And bring up the stack of components by running:
docker compose up -d
Run this snippet of code which will block until the necessary components have started
docker exec -it ksqldb bash -c 'echo -e "\n\n Waiting for startup… \n"; while : ; do curl_status=$(curl -s -o /dev/null -w %{http_code} http://ksqldb:8088/info) ; echo -e $(date) " ksqlDB server listener HTTP state: " $curl_status " (waiting for 200)" ; if [ $curl_status -eq 200 ] ; then break ; fi ; sleep 5 ; done'
You can count the number of messages in a Kafka topic simply by consuming the entire topic and counting how many messages are read.

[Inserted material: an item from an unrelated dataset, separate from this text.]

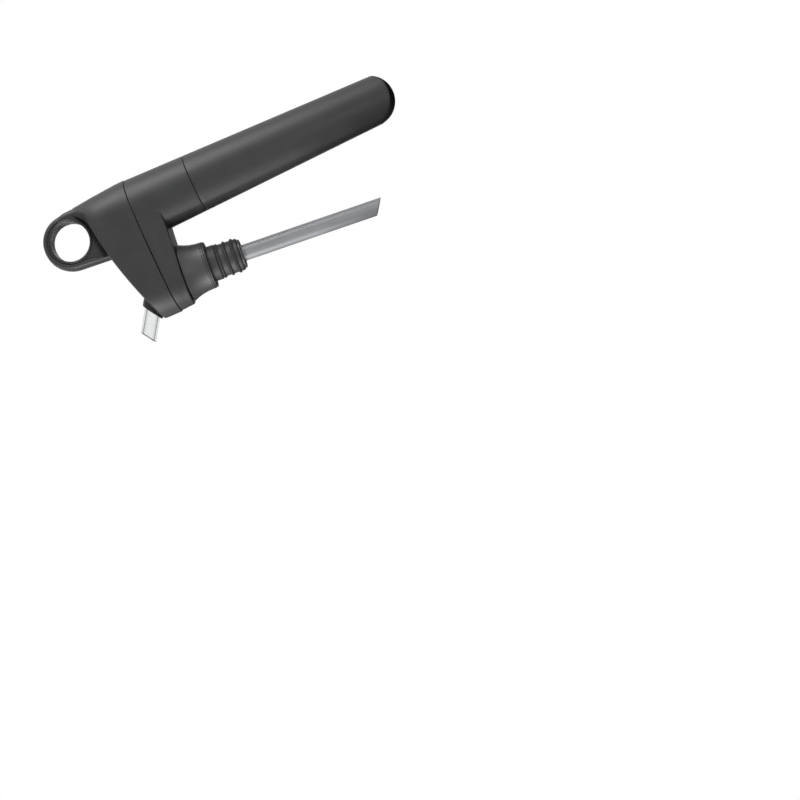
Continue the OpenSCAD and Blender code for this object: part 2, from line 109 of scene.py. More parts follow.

To do this from the commandline you can use the kcat
tool which can act as a consumer (and producer) and is built around the Unix philosophy of pipelines. This means that you can pipe the output (messages) from kcat into another tool to count the number of messages.
docker exec kcat \
kcat -b broker:29092 -C -t pageviews -e -q | \
wc -l
Let’s take a close look at the commandline soup we’ve used here to count the messages.
docker exec kcat
runs the following command with its arguments in the Docker container called kcat
\
is a line continuation character
kcat
runs kcat itself, passing in arguments as follows:
-b
the location of the cluster broker(s)
-C
act as a consumer
-t
read data from the pageviews
topic
-e
exit once at the end of the topic
-q
run quietly
|
pipes the messages from kcat to the next command
wc
reads the piped messages and writes the count to screen
-l
specifies to count the number of lines in total (one message per line). Contrast this to -c
which would return the number of bytes.
Finally, the output of the command is the message count.
42
Once you’ve finished you can tear down the Docker Compose stack. This will delete all data that you’ve stored in Kafka.
docker compose down
In the example above we provision an entire stack include kcat connecting to a broker in a Docker container. You can use kcat from a Docker container to connect to Kafka clusters elsewhere, such as Confluent Cloud.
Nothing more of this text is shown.